══ INPUT MATERIAL

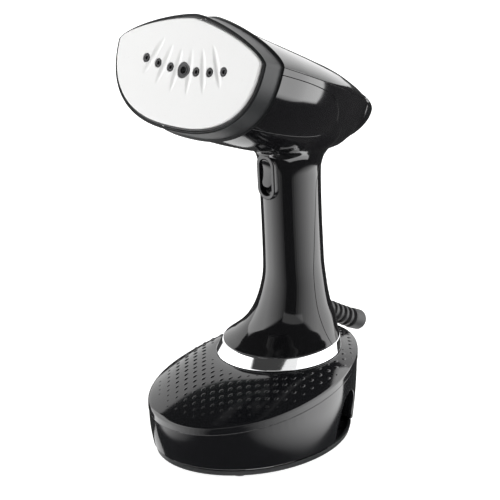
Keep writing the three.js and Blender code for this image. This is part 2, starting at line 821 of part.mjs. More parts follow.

════
══ INPUT MATERIAL

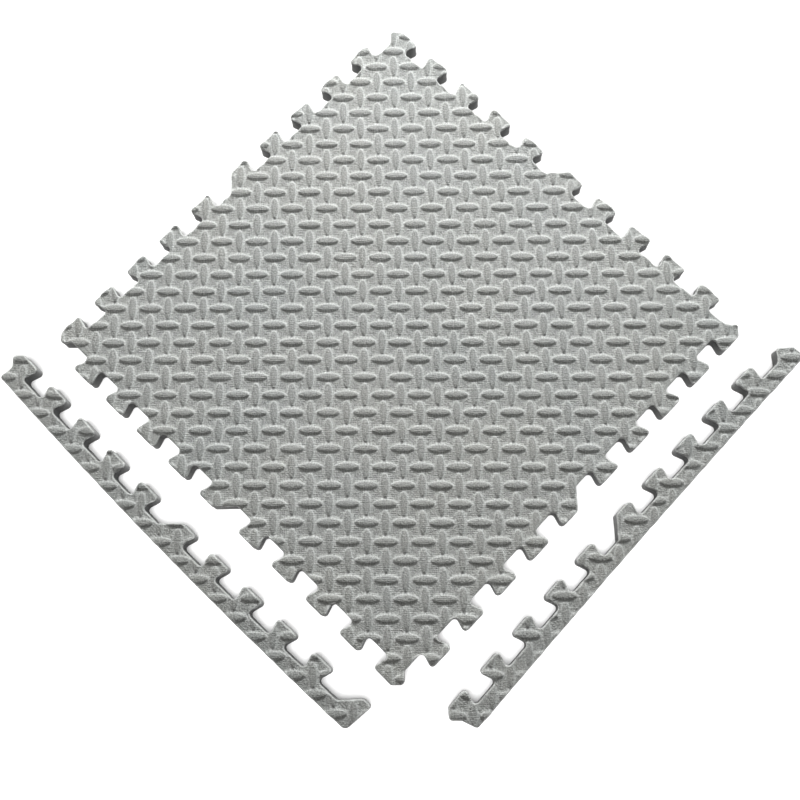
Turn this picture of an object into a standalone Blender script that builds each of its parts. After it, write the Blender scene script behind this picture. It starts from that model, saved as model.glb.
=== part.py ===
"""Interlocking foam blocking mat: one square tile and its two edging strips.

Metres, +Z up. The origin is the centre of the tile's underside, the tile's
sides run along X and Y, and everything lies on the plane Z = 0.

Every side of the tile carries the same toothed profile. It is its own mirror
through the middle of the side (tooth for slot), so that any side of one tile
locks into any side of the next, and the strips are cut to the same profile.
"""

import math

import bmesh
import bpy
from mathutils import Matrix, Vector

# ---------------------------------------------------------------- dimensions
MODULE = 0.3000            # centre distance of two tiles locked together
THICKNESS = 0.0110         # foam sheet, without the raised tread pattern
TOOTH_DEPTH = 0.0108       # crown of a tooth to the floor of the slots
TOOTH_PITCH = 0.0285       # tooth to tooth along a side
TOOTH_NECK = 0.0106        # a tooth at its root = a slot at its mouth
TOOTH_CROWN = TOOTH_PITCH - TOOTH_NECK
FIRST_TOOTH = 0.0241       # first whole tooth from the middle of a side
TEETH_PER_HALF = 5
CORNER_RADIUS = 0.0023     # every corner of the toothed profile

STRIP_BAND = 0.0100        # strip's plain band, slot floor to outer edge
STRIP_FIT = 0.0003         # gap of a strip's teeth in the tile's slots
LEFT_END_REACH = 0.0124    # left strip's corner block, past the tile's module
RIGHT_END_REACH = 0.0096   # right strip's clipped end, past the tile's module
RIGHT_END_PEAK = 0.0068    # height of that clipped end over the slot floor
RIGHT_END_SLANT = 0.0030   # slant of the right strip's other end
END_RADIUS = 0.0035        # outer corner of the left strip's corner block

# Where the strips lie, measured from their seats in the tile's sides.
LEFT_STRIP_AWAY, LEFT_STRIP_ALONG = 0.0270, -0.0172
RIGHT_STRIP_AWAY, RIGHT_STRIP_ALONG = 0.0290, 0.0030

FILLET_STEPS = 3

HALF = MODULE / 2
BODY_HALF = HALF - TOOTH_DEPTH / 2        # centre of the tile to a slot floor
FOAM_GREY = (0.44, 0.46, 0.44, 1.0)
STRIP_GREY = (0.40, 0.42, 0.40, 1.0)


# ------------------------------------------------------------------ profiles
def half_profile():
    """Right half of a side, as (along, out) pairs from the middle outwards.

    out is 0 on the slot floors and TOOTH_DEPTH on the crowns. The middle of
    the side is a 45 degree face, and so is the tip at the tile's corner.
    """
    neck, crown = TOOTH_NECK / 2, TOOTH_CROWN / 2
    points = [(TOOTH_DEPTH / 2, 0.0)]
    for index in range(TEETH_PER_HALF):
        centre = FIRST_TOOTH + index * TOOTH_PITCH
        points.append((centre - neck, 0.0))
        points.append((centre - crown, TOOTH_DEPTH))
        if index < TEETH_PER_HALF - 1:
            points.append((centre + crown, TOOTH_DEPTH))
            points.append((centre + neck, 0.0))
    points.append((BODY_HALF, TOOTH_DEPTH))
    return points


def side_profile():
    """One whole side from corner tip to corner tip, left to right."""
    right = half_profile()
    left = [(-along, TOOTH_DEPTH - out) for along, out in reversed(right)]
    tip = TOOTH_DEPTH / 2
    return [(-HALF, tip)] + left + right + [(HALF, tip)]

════

→ **AIM OF THE TASK**: Show all lines above holding "that".

→ **WORKED ANSWER**:
Turn this picture of an object into a standalone Blender script that builds each of its parts. After it, write the Blender scene script behind this picture. It starts from that model, saved as model.glb.
through the middle of the side (tooth for slot), so that any side of one tile
RIGHT_END_PEAK = 0.0068    # height of that clipped end over the slot floor